━━ Entries shown ━━

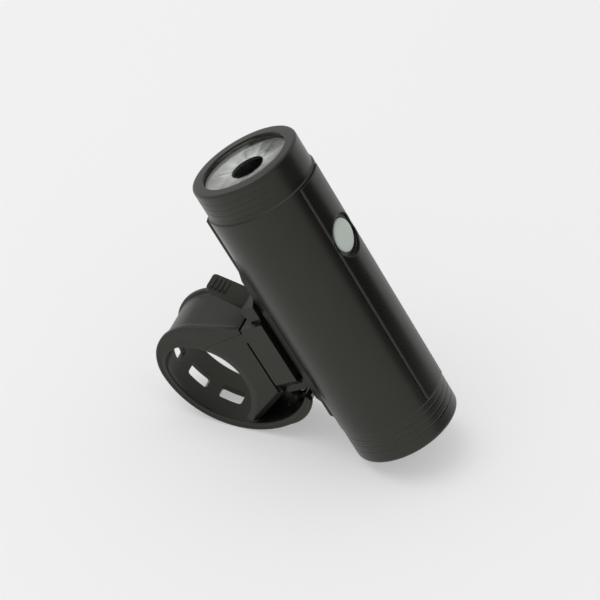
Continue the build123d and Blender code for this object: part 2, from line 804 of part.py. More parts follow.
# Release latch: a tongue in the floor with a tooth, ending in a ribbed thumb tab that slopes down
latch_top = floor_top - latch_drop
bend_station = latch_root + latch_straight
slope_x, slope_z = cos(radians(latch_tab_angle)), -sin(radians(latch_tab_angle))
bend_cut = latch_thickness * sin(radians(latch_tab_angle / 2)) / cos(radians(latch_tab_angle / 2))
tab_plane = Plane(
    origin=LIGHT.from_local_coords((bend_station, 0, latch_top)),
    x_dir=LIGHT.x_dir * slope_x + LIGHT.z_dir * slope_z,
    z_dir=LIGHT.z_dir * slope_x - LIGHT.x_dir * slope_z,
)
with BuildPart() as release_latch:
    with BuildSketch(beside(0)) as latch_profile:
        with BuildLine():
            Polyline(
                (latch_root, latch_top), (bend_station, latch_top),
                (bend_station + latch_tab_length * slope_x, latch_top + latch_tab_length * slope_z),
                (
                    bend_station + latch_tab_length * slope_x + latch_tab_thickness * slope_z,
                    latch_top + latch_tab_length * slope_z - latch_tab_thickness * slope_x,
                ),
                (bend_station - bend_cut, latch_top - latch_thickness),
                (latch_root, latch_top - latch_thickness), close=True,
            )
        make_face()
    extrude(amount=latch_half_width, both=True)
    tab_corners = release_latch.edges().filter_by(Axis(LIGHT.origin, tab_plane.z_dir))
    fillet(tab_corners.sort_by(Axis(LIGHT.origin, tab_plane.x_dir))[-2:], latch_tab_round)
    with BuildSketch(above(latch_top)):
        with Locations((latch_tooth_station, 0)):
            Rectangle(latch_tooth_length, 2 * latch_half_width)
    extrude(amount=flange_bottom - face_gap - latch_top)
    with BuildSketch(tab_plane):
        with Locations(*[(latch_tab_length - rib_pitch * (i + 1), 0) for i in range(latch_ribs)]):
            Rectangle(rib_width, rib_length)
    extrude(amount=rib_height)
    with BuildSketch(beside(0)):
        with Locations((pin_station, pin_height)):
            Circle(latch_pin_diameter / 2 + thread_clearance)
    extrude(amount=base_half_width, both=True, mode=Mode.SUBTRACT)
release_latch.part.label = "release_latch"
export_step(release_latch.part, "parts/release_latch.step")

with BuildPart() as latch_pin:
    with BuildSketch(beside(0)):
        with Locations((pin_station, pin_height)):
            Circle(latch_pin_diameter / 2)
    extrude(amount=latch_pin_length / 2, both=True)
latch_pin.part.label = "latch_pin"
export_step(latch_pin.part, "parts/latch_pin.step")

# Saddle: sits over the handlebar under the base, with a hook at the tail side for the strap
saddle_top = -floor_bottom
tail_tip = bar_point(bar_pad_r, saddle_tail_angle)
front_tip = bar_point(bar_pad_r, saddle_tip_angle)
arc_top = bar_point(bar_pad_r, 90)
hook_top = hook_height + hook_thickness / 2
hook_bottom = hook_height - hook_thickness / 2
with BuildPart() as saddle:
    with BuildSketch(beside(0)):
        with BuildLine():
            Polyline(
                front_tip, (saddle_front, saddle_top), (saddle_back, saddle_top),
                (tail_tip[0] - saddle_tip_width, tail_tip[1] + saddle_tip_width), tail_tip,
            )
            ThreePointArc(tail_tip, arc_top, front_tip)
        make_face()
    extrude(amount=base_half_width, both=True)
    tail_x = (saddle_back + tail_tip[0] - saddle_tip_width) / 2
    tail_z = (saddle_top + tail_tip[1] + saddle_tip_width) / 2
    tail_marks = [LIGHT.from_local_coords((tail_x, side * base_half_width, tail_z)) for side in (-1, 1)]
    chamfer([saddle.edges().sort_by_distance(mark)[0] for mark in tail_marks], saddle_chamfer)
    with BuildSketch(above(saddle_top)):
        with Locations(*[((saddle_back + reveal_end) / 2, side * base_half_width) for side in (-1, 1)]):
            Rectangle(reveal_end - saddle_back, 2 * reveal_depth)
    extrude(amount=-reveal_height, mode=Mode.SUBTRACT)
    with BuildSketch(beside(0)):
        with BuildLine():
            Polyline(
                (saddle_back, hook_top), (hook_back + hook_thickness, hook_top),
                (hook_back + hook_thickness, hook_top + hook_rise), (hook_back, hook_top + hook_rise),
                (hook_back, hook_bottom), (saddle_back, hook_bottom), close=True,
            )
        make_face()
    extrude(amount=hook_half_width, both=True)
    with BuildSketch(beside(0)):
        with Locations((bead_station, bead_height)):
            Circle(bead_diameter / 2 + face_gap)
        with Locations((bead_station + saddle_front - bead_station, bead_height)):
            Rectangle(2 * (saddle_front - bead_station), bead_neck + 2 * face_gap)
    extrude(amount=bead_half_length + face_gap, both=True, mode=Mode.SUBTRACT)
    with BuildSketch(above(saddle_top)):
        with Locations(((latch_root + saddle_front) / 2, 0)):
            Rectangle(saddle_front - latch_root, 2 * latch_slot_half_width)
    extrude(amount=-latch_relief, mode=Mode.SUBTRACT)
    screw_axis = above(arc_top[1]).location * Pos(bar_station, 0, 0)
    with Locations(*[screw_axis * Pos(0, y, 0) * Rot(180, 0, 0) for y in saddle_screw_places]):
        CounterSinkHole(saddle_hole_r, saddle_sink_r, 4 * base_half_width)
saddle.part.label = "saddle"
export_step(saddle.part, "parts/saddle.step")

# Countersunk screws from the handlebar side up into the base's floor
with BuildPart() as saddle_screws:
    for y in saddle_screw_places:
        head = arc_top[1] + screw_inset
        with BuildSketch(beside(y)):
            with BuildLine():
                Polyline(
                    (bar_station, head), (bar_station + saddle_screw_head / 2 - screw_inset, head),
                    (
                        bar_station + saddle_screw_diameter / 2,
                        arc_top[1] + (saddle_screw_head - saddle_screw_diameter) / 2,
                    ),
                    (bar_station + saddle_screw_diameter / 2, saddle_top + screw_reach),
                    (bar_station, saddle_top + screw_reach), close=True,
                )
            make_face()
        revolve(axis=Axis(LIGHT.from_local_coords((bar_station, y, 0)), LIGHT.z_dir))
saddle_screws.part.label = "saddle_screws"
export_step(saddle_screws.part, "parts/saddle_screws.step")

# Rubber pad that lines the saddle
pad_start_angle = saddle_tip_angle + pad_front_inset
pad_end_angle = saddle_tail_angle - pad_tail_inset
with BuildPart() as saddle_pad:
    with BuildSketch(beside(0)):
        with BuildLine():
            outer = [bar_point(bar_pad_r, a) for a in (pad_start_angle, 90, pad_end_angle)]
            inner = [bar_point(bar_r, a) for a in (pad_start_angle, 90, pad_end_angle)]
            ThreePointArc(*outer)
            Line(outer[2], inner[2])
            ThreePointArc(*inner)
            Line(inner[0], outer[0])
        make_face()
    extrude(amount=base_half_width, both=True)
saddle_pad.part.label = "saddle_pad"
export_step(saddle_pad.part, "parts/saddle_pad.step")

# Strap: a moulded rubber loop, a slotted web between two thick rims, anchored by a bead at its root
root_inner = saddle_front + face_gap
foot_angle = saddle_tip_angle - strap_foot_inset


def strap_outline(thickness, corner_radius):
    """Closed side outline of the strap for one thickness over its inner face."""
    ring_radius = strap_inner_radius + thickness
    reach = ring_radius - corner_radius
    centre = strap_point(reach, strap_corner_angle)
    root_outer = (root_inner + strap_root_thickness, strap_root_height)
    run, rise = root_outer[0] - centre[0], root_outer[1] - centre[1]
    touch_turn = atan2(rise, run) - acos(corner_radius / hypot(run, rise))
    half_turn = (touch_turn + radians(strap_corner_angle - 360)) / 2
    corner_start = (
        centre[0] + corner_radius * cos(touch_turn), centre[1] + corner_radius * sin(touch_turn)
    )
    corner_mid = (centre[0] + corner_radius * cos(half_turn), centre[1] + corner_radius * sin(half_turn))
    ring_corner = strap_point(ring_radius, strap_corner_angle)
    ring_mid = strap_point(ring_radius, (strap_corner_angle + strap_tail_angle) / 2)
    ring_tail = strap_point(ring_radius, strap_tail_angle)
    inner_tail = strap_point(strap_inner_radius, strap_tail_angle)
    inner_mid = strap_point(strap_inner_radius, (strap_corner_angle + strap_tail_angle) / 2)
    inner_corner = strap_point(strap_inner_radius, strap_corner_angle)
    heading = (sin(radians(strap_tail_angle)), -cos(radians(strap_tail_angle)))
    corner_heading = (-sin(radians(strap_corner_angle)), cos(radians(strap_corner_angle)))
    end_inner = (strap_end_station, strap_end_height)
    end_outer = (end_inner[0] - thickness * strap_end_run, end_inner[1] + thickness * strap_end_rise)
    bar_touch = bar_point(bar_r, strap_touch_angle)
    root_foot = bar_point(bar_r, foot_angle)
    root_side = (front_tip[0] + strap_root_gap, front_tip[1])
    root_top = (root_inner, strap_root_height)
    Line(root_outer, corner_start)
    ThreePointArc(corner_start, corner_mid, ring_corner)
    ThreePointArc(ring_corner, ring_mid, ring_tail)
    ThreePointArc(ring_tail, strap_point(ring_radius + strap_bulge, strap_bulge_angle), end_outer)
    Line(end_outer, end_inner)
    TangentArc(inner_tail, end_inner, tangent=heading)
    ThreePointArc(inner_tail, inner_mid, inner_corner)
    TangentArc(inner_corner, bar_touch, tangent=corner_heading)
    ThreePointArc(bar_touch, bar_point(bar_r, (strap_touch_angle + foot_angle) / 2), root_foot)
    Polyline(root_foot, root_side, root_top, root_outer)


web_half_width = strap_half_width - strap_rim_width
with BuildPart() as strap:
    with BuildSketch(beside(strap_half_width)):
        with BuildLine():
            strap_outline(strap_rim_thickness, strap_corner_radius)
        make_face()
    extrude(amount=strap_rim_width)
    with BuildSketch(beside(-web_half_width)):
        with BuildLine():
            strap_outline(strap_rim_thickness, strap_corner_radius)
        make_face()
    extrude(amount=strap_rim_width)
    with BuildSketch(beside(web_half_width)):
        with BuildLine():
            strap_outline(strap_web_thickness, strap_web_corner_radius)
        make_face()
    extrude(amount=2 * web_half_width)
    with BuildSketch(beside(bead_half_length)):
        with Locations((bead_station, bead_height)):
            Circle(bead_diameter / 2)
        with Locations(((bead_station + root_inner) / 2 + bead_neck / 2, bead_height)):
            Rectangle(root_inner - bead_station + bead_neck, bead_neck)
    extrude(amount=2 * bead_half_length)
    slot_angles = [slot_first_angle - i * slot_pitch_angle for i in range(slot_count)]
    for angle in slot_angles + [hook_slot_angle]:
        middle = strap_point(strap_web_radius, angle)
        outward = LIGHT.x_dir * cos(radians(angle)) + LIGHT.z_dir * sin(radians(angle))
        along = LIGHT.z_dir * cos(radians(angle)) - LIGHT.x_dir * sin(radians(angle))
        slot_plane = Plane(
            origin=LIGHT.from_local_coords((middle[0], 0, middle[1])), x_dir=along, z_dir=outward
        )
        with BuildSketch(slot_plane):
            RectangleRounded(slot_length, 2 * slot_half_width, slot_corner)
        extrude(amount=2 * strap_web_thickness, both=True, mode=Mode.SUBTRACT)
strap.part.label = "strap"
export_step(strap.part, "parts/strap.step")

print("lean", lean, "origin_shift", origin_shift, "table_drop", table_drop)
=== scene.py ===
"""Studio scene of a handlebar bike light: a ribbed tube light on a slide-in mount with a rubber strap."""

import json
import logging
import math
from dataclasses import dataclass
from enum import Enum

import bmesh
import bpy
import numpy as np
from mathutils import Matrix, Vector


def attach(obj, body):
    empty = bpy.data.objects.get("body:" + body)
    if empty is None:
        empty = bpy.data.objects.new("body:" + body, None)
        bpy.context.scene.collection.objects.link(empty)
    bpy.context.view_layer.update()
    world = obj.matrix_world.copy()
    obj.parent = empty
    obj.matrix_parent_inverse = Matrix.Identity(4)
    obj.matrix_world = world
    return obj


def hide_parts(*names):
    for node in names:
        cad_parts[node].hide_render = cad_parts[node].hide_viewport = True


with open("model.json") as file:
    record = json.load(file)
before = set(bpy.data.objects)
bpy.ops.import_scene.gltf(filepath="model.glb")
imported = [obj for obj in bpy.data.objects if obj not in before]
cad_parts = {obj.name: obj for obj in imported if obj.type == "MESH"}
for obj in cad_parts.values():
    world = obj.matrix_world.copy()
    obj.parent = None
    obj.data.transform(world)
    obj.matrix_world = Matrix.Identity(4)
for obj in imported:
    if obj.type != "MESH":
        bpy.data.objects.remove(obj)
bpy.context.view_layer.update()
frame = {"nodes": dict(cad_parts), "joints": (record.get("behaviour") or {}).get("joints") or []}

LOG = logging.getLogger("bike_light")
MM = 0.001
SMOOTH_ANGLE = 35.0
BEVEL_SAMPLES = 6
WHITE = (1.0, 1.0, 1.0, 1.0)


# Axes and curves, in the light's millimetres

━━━
━━ Entries shown ━━

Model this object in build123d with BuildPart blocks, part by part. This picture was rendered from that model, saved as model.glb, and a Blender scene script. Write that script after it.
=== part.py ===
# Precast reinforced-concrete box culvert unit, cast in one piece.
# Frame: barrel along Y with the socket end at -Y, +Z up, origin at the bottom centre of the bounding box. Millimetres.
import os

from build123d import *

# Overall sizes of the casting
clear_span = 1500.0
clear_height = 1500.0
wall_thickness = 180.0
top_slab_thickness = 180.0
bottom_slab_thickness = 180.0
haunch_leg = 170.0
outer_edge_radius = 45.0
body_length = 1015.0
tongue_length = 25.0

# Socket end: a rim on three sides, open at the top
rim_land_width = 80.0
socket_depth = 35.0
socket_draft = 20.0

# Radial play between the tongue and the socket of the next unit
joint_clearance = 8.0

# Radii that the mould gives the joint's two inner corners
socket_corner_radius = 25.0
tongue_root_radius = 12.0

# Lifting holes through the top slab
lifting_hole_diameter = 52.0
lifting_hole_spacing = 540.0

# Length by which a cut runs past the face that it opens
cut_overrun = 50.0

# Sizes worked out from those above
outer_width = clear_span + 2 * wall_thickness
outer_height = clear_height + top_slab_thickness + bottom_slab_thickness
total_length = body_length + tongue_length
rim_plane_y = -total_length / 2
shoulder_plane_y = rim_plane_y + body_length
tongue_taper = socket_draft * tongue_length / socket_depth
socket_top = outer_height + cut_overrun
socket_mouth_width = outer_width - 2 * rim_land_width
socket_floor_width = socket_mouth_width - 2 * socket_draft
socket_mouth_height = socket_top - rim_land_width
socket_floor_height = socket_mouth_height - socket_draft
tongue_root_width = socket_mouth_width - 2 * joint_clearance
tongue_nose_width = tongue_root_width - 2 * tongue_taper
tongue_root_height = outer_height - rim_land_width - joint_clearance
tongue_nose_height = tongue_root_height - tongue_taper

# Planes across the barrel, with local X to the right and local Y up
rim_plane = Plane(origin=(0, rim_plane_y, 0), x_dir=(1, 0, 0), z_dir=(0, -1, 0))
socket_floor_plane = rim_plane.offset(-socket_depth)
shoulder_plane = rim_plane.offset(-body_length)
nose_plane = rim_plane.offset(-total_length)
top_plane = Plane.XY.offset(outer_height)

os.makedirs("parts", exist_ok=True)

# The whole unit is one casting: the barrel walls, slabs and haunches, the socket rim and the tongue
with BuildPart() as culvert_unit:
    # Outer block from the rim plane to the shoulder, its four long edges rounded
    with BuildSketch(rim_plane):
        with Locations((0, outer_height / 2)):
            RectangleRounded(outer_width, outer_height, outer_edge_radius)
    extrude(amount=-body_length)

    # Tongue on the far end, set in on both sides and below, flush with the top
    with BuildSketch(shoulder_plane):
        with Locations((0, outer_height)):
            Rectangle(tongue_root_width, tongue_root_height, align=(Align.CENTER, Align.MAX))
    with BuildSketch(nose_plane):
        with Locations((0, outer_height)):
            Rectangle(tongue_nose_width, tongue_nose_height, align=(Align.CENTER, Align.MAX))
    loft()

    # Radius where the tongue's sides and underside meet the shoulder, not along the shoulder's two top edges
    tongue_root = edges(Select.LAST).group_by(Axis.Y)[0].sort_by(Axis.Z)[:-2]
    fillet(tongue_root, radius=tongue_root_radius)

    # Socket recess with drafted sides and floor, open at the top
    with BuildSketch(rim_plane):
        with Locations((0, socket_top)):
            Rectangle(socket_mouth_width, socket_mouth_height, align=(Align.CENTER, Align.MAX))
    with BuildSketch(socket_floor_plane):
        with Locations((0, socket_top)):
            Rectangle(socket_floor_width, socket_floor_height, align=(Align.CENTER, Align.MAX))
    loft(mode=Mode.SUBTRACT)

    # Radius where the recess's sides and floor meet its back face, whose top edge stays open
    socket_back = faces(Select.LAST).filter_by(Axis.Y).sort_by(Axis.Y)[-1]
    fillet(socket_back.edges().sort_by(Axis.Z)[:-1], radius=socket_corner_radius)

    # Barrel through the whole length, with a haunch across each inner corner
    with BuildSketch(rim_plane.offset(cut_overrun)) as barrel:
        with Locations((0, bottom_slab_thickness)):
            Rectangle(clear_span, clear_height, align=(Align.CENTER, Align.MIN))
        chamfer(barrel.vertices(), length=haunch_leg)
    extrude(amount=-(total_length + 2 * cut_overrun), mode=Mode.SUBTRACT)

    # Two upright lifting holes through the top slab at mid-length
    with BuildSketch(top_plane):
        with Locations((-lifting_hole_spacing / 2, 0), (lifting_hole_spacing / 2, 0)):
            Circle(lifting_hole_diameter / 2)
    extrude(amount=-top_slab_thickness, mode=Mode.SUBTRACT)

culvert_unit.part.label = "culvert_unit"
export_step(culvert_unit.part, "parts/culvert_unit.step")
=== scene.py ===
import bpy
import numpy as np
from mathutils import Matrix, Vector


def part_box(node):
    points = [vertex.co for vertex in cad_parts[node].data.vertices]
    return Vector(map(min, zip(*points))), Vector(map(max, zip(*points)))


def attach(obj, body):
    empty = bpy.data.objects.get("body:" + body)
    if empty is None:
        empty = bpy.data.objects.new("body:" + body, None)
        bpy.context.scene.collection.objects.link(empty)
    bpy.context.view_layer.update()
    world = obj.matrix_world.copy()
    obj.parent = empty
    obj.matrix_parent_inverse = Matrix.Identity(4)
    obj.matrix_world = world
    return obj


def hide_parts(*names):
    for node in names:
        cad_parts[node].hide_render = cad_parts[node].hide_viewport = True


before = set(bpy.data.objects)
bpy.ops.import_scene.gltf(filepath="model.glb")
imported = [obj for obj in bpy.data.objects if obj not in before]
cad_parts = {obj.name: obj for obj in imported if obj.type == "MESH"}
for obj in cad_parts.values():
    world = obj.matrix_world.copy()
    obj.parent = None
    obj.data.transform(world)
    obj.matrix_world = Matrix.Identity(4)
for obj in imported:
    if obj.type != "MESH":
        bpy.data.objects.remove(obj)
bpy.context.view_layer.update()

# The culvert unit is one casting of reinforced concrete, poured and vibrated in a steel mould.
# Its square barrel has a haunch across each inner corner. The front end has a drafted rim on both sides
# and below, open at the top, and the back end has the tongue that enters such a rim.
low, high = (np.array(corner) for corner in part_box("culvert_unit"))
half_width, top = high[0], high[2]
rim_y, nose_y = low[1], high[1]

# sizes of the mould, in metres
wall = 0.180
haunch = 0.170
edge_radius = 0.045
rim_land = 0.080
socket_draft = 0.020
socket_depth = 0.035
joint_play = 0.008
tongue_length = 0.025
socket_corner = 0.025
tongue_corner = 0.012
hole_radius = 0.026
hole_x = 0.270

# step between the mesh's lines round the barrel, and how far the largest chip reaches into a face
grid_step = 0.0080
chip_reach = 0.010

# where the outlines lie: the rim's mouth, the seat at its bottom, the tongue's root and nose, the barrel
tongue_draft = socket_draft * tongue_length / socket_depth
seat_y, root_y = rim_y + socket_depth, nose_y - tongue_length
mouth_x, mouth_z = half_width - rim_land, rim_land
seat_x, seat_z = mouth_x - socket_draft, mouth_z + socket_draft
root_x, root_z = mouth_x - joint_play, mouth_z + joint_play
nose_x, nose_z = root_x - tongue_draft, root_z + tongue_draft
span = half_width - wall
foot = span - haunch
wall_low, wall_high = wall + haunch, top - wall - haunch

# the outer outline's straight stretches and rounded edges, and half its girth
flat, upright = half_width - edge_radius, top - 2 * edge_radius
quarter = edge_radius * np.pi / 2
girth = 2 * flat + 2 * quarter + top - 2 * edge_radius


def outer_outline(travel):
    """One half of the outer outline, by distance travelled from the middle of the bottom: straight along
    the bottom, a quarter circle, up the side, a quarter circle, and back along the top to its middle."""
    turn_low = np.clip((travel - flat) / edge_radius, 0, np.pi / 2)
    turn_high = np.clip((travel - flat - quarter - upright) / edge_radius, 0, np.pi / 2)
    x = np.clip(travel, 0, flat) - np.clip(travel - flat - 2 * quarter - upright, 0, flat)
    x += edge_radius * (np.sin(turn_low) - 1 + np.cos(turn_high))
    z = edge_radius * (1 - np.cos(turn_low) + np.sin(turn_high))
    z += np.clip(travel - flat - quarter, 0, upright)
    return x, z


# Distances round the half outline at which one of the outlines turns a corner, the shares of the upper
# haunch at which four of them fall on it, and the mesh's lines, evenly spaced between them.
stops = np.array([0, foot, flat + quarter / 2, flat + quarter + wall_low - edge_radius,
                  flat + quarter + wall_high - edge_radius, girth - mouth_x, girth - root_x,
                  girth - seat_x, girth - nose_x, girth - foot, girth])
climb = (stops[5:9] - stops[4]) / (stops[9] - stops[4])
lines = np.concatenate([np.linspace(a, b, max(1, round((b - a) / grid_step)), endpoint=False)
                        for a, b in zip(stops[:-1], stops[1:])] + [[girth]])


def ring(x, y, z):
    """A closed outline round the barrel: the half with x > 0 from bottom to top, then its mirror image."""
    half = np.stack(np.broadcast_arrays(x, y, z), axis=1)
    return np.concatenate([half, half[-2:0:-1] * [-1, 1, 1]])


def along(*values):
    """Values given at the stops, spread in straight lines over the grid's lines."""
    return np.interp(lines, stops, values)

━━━
━━ Entries shown ━━

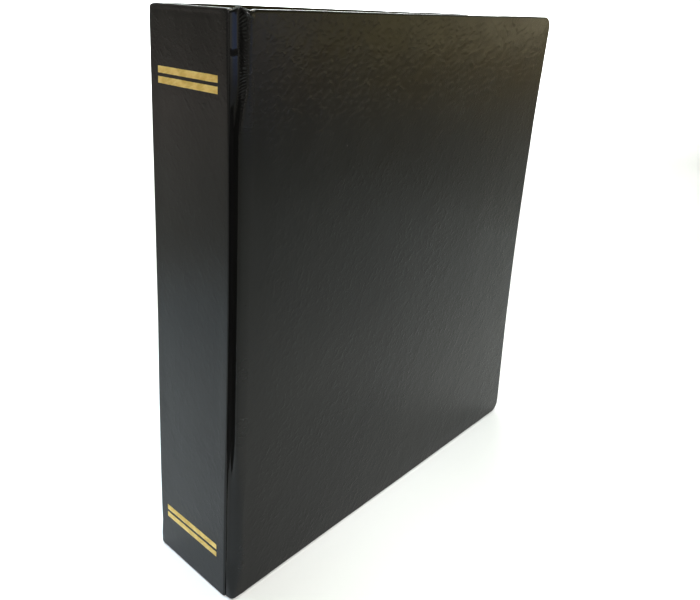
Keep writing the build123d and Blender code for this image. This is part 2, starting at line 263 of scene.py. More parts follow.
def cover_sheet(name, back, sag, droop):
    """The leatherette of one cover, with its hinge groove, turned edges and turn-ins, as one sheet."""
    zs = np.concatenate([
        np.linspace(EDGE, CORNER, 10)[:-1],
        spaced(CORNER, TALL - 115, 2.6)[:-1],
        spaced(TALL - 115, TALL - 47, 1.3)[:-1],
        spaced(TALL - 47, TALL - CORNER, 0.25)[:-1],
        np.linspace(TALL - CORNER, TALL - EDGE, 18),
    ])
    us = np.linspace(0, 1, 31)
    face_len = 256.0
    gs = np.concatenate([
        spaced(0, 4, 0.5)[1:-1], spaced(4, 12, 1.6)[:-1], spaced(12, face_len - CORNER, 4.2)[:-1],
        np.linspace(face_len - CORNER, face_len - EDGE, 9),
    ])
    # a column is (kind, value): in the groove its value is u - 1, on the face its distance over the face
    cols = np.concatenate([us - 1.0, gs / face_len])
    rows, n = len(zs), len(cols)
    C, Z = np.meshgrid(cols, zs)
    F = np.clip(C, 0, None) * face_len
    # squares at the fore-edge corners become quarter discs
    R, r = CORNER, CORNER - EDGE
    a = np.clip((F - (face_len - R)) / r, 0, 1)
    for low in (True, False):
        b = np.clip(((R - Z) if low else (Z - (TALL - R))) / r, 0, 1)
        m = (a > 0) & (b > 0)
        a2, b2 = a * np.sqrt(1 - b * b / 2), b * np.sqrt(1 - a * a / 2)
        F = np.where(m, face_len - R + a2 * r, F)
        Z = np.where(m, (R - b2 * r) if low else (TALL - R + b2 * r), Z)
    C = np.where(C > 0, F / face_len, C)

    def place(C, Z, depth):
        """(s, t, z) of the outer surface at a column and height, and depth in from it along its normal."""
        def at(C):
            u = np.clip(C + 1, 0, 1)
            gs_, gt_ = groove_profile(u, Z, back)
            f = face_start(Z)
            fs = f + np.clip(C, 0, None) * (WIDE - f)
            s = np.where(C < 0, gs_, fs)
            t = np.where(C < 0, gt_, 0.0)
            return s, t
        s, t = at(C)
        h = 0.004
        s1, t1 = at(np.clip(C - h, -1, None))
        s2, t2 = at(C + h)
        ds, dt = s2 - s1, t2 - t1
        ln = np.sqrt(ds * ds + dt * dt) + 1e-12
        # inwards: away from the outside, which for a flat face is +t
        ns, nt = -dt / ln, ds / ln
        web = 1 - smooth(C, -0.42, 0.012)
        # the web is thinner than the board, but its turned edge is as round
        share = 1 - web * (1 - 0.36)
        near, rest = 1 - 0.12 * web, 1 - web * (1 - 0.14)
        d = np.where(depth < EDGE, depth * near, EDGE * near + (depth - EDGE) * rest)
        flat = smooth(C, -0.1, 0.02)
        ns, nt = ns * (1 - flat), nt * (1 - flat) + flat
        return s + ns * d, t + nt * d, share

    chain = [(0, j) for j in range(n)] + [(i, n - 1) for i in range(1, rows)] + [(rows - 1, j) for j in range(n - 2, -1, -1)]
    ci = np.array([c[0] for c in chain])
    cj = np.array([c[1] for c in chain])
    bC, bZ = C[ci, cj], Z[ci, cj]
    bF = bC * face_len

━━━

Return exactly, and only, the lines from the one containing "Keep writing the" down to the one containing "C = np.where(C > 0, F / face_len, C)", with both of those lines included.

Keep writing the build123d and Blender code for this image. This is part 2, starting at line 263 of scene.py. More parts follow.
def cover_sheet(name, back, sag, droop):
    """The leatherette of one cover, with its hinge groove, turned edges and turn-ins, as one sheet."""
    zs = np.concatenate([
        np.linspace(EDGE, CORNER, 10)[:-1],
        spaced(CORNER, TALL - 115, 2.6)[:-1],
        spaced(TALL - 115, TALL - 47, 1.3)[:-1],
        spaced(TALL - 47, TALL - CORNER, 0.25)[:-1],
        np.linspace(TALL - CORNER, TALL - EDGE, 18),
    ])
    us = np.linspace(0, 1, 31)
    face_len = 256.0
    gs = np.concatenate([
        spaced(0, 4, 0.5)[1:-1], spaced(4, 12, 1.6)[:-1], spaced(12, face_len - CORNER, 4.2)[:-1],
        np.linspace(face_len - CORNER, face_len - EDGE, 9),
    ])
    # a column is (kind, value): in the groove its value is u - 1, on the face its distance over the face
    cols = np.concatenate([us - 1.0, gs / face_len])
    rows, n = len(zs), len(cols)
    C, Z = np.meshgrid(cols, zs)
    F = np.clip(C, 0, None) * face_len
    # squares at the fore-edge corners become quarter discs
    R, r = CORNER, CORNER - EDGE
    a = np.clip((F - (face_len - R)) / r, 0, 1)
    for low in (True, False):
        b = np.clip(((R - Z) if low else (Z - (TALL - R))) / r, 0, 1)
        m = (a > 0) & (b > 0)
        a2, b2 = a * np.sqrt(1 - b * b / 2), b * np.sqrt(1 - a * a / 2)
        F = np.where(m, face_len - R + a2 * r, F)
        Z = np.where(m, (R - b2 * r) if low else (TALL - R + b2 * r), Z)
    C = np.where(C > 0, F / face_len, C)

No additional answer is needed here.